In Gooding v. Hingston, 20 Mich. 439, it was held that the rule of an account stated and acquiescence therein has never been extended to the case of such compulsory adjustments of demands, as the law may make against the will of the party.

It was held in Quincey v. White, 63 N. Y., at page 370, that:

“To give to an account delivered the force of an account stated, because of.silence on the part of the party receiving it, the circumstances must be such as to justify an inference of assent, upon his part, to its correctness. Where he has disclaimed all liability upon the account, he is not bound to examine the items, upon its delivery to him, and his omission to object will not be taken as an admission of their correctness, and is not prima facie proof of the account.”

See Young v. Hill, 67 N. Y. 162 (23 Am. Rep. 99).

*437An “account stated” means a balance struck between the parties on a settlement; and where a plaintiff is able to show that the mutual dealings which have occurred between the parties have been adjusted, settled, and a balance struck, the law implies a promise to pay that balance. This rule was held not to apply to a case where the contract was in dispute in Kusterer Brewing Co. v. Friar, 99 Mich. 190 (58 N. W. 52). See, also, Watkins v. Ford, 69 Mich. 357 (37 N. W. 300); State Bank of St. Johns v.
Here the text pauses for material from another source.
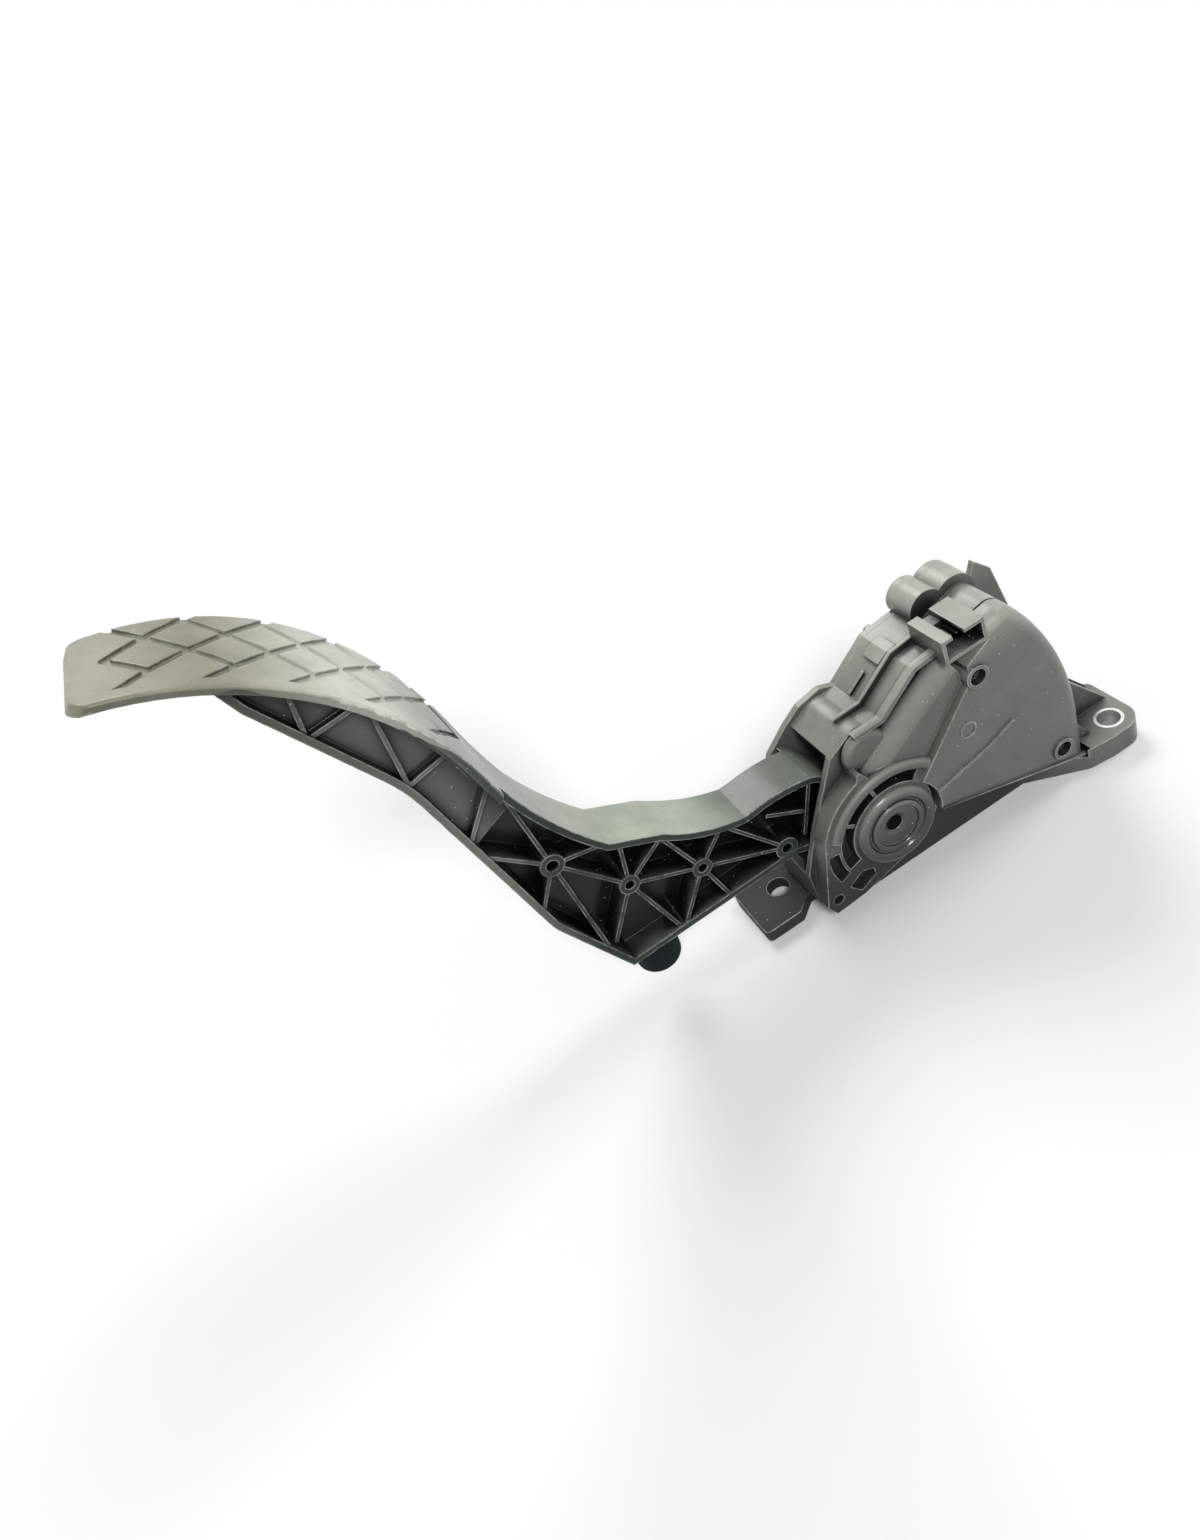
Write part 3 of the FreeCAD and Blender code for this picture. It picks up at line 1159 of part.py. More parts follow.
def far_cover():
    """The far wall: a plate with a rim, far bearing bore, ribs, lobes and a tab."""
    side = tub_side()
    plate = slab(side, FAR_INNER, FAR_FACE)
    radius = math.hypot(ARC_MID[0], ARC_MID[1] - PIVOT_Z)
    parts = []
    for corners in (FIN, CHEEK):
        parts.append(slab(rounded([(x, PIVOT_Z + z) for x, z in corners]), FAR_INNER, FAR_FACE))
    for x, z, size in LOBES:
        lobe = rod_y((x, z), size, FAR_INNER, LOBE_END_Y)
        rim = [edge for edge in lobe.Edges if edge.BoundBox.YMin > LOBE_END_Y - 0.01]
        parts.append(lobe.makeChamfer(LOBE_CHAMFER, rim))
    inside = slab(side, FAR_INNER, FAR_FACE + FAR_RIB_RISE)
    parts.append(rod_y((0, PIVOT_Z), COLLAR_INNER, FAR_INNER, FAR_FACE + FAR_RIB_RISE))
    for angle in (-18, 2, 22, 42, 62):
        turn = math.radians(angle)
        inner = (COLLAR_INNER * 0.95 * math.cos(turn), PIVOT_Z + COLLAR_INNER * 0.95 * math.sin(turn))
        outer = (radius * math.cos(turn), PIVOT_Z + radius * math.sin(turn))
        parts.append(bar(inner, outer, FAR_RIB, FAR_INNER, FAR_FACE + FAR_RIB_RISE).common(inside))
    for x, z in FAR_SCREWS:
        parts.append(rod_y((x, z), FAR_POST, FAR_INNER, FAR_FACE))
    cover = plate.fuse(parts)
    half = FAR_EAR_WIDTH / 2 + SEAT_GAP
    foot = EAR_THICKNESS + SEAT_GAP
    cuts = [
        rod_y((0, PIVOT_Z), PLUG_SHANK, FAR_INNER - 1, FAR_FACE + 4),
        box(FAR_EAR[0] - half, FAR_EAR[0] + half, FAR_INNER - 1, FAR_FACE + 4, -1, foot),
        box(BASE_LEFT - 1, LUG_ROOT_X + SEAT_GAP, FAR_INNER - 1, FAR_FACE + 4, -1, LUG_THICKNESS + SEAT_GAP),
    ]
    for x, z in FAR_SCREWS:
        cuts.append(rod_y((x, z), SCREW_SHANK, FAR_INNER - 1, FAR_FACE + 1))
        cuts.append(rod_y((x, z), SCREW_HEAD + SEAT_GAP, FAR_FACE, FAR_FACE + 4))
    return cover.cut(cuts).removeSplitter()


def far_cover_screws():
    """The screws that hold the far cover."""
    return Part.makeCompound([screw(spot, FAR_FACE, -1, FAR_FACE - FAR_INNER + 8.0) for spot in FAR_SCREWS])


def board_far():
    """The Y of the circuit board's back face."""
    return NEAR_WALL - BOARD_STANDOFF + BOARD_THICKNESS


def board_posts():
    """Side-view places of the posts under the circuit board."""
    return [(35.0, PIVOT_Z + 10.0), (66.0, PIVOT_Z + 2.0), (58.0, PIVOT_Z + 38.0)]


def circuit_board():
    """Sensor board on posts inside the sensor cover."""
    corners = [(x, PIVOT_Z + z, 1.0) for x, z in BOARD_CORNERS]
    board = slab(rounded(corners), board_far() - BOARD_THICKNESS, board_far())
    boss = SCREW_BOSS_RADIUS + SEAT_GAP
    room = [rod_y(spot, boss, NEAR_FACE, NEAR_WALL) for spot in SCREW_BOSSES]
    return board.cut(room)


def sensor_chips():
    """Packages soldered on the board's near side."""
    width, depth, height = CHIP
    face = board_far() - BOARD_THICKNESS
    chips = []
    for x, z in CHIP_SPOTS:
        chips.append(box(x, x + width, face - depth, face, PIVOT_Z + z, PIVOT_Z + z + height))
    return Part.makeCompound(chips)


def sensor_target():
    """Metal target on the lever's near side, which the sensor follows."""
    width, depth, height = TARGET_SIZE
    near = -ARM_WIDTH / 2
    middle = (LEVER_TOP + LEVER_BOTTOM) / 2
    return box(TARGET_X, TARGET_X + width, near, near + depth, middle - height / 2, middle + height / 2)


def target_pocket():
    """The pocket in the lever for the sensor target."""
    return sensor_target()


def spring_cup():
    """Cup on the lever that takes the springs' lower ends."""
    z = LEVER_TOP
    cup = rod_z(SPRING_X, 0, CUP_RADIUS, z, z + CUP_FLOOR + CUP_RIM)
    outer_room = CUP_RADIUS - CUP_WALL
    cup = cup.cut(rod_z(SPRING_X, 0, outer_room, z + CUP_FLOOR, z + CUP_FLOOR + CUP_RIM + 1))
    guide = rod_z(SPRING_X, 0, GUIDE_RADIUS, z + CUP_FLOOR / 2, z + CUP_FLOOR + GUIDE_LENGTH)
    return cup.fuse(guide).removeSplitter()


def upper_spring_seat():
    """Seat under the roof that takes the springs' upper ends."""
    disc = rod_z(SPRING_X, 0, CUP_RADIUS, SEAT_Z, SEAT_Z + SEAT_DISC)
    return disc.fuse(rod_z(SPRING_X, 0, GUIDE_RADIUS, SEAT_Z - GUIDE_LENGTH, SEAT_Z + 1)).removeSplitter()


def coil(radius, wire, turns):
    """A compression spring between the cup and the upper seat."""
    low = LEVER_TOP + CUP_FLOOR + wire / 2
    high = SEAT_Z - wire / 2
    path = Part.makeHelix((high - low) / turns, high - low, radius)
    profile = Part.Wire(Part.makeCircle(wire / 2, V(radius, 0, 0), V(0, 1, 0)))
    sweep = Part.Wire(path).makePipeShell([profile], True, True)
    return sweep.translated(V(SPRING_X, 0, low))


NODES = {
    "pedal_arm": lambda: pedal_arm().cut(target_pocket()),
    "hub_bushes": hub_bushes,
    "stop_bumper": stop_bumper,
    "spring_cup": spring_cup,
    "sensor_target": sensor_target,
    "housing_body": housing_body,
    "sensor_cover": sensor_cover,
    "cover_gasket": cover_gasket,
    "cover_screws": cover_screws,
    "far_cover": far_cover,
    "far_cover_screws": far_cover_screws,
    "near_pivot_plug": lambda: pivot_plug(-1, NEAR_FACE, BLOCK_FACE, NEAR_INNER),
    "far_pivot_plug": lambda: pivot_plug(1, FAR_HUB_FACE + PLUG_DISC_DEPTH, FAR_HUB_FACE, FAR_INNER),
    "mounting_bushings": mounting_bushings,
    "upper_spring_seat": upper_spring_seat,
    "return_spring_outer": lambda: coil(SPRING_OUTER, SPRING_OUTER_WIRE, OUTER_TURNS),
    "return_spring_inner": lambda: coil(SPRING_INNER, SPRING_INNER_WIRE, INNER_TURNS),
    "rest_stop_pad": rest_stop_pad,
    "friction_pad": friction_pad,
    "circuit_board": circuit_board,
    "sensor_chips": sensor_chips,
    "connector_terminals": connector_terminals,
}


def main():
    """Build each node and write it to the parts folder."""
    os.makedirs("parts", exist_ok=True)
    for name, make in NODES.items():
        shape = make()
        shape.exportStep("parts/" + name + ".step")
        print(name, "solids", len(shape.Solids), "volume", round(shape.Volume), "valid", shape.isValid())


main()
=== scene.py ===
import json
import math
from collections import namedtuple

import bpy
from mathutils import Matrix, Vector


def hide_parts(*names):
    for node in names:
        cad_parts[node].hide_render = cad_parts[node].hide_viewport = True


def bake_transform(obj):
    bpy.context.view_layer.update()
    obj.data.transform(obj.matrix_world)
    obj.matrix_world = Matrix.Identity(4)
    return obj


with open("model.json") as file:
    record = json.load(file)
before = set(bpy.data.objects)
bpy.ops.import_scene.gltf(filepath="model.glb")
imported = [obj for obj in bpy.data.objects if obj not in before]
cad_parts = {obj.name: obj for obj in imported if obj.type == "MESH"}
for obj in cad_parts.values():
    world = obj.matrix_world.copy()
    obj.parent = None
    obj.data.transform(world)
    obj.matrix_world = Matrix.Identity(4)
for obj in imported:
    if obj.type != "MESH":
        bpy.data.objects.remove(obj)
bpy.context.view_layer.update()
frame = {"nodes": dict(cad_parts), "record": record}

NODES = frame["nodes"]
MM = 0.001

# Camera: its place and its three axes in the part's frame, and its lens and sensor in millimetres
CAMERA_PLACE = Vector((-116.4, -281.5, 335.8)) * MM
CAMERA_RIGHT = Vector((0.83435888, -0.39893686, -0.38038748))
CAMERA_UP = Vector((0.54384556, 0.48325835, 0.68607097))
CAMERA_BACK = Vector((-0.08987357, -0.77930145, 0.62017094))
CAMERA_LENS = 25.4
CAMERA_SENSOR = 36.0
CAMERA_NEAR = 10.0 * MM

# Room: the floor's half side in metres, how far it lies below the part, its colour and the sky's light
FLOOR_HALF = 20.0
FLOOR_DROP = 0.3 * MM
FLOOR_COLOUR = (0.97, 0.97, 0.97)
SKY_LIGHT = 0.30

# Soft lamps: above the camera, behind the part for a gloss on upward faces, and beside it. source is the
# way from the part to the lamp.
Lamp = namedtuple("Lamp", "source strength spread_degrees")
LAMPS = {
    "key": Lamp(Vector((-0.06, -0.70, 0.71)), 1.5, 14),
    "back": Lamp(Vector((0.08, 0.73, 0.68)), 1.2, 28),
    "side": Lamp(Vector((0.60, 0.10, 0.79)), 0.55, 20),
}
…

McCabe, 135 Mich. 479 (98 N. W. 20).

The error pointed out was not cured by any other portion of the charge, for the reason that the charge still left it to the jury to consider the evidence of mailing the statement as bearing on the admission of defendant. The record shows that the whole claim of the plaintiff was disputed by the defendant; and we are constrained to hold that the court erred in that portion of its charge above indicated, and that such error was prejudicial. The other questions argued by counsel are not likely to arise upon a new trial.

For the error pointed out the judgment of the circuit court is reversed, and a new trial granted.

Steere, C. J., and Moore, McAlvay, Brooke, Kuhn, Ostrander, and Bird, JJ., concurred.